Molecular Representation Learning: Cross-Domain Foundations and Future Frontiers
Abstract
Molecular representation learning has catalyzed a paradigm shift in computational chemistry and materials science—from reliance on manually engineered descriptors to the automated extraction of features using deep learning. This transition enables data-driven predictions of molecular properties, inverse design of compounds, and accelerated discovery of chemical and crystalline materials—including organic molecules, inorganic solids, and catalytic systems. This review provides a comprehensive and comparative evaluation of deep learning-based molecular representations, focusing on graph neural networks, autoencoders, diffusion models, generative adversarial networks, transformer architectures, and hybrid self-supervised learning (SSL) frameworks.
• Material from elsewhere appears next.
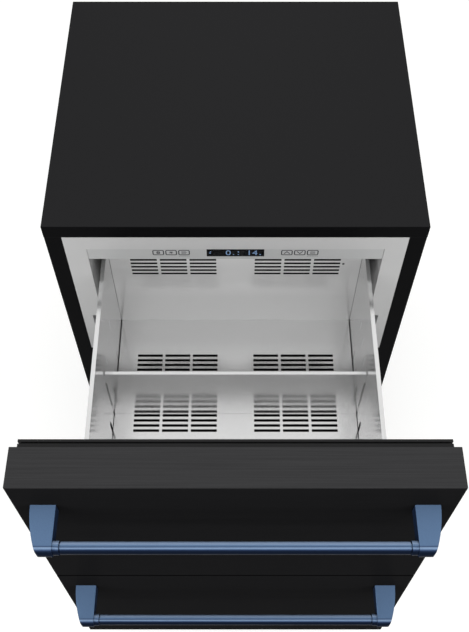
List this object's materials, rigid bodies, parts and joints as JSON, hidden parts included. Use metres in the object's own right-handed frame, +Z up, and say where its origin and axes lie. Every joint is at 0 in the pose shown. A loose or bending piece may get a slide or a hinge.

Special attention is given to underexplored areas such as 3D-aware representations, physics-informed neural potentials, and cross-modal fusion strategies that integrate graphs, sequences, and quantum descriptors. While previous reviews have largely centered on GNNs and generative models, our synthesis addresses key gaps in the literature—particularly the limited exploration of geometric learning, chemically informed SSL, and multi-modal representation integration. We critically assess persistent challenges, including data scarcity, representational inconsistency, interpretability, and the high computational costs of existing methods. Emerging strategies such as contrastive learning, multi-modal adaptive fusion, and differentiable simulation pipelines are discussed in depth, revealing promising directions for improving generalization and real-world applicability. Notably, we highlight how equivariant models and learned potential energy surfaces offer physically consistent, geometry-aware embeddings that extend beyond static graphs. By integrating insights across domains, this review equips cheminformatics and materials science communities with a forward-looking synthesis of methodological innovations. Ultimately, advances in pretraining, hybrid representations, and differentiable modeling are poised to accelerate progress in drug discovery, materials design, and sustainable chemistry.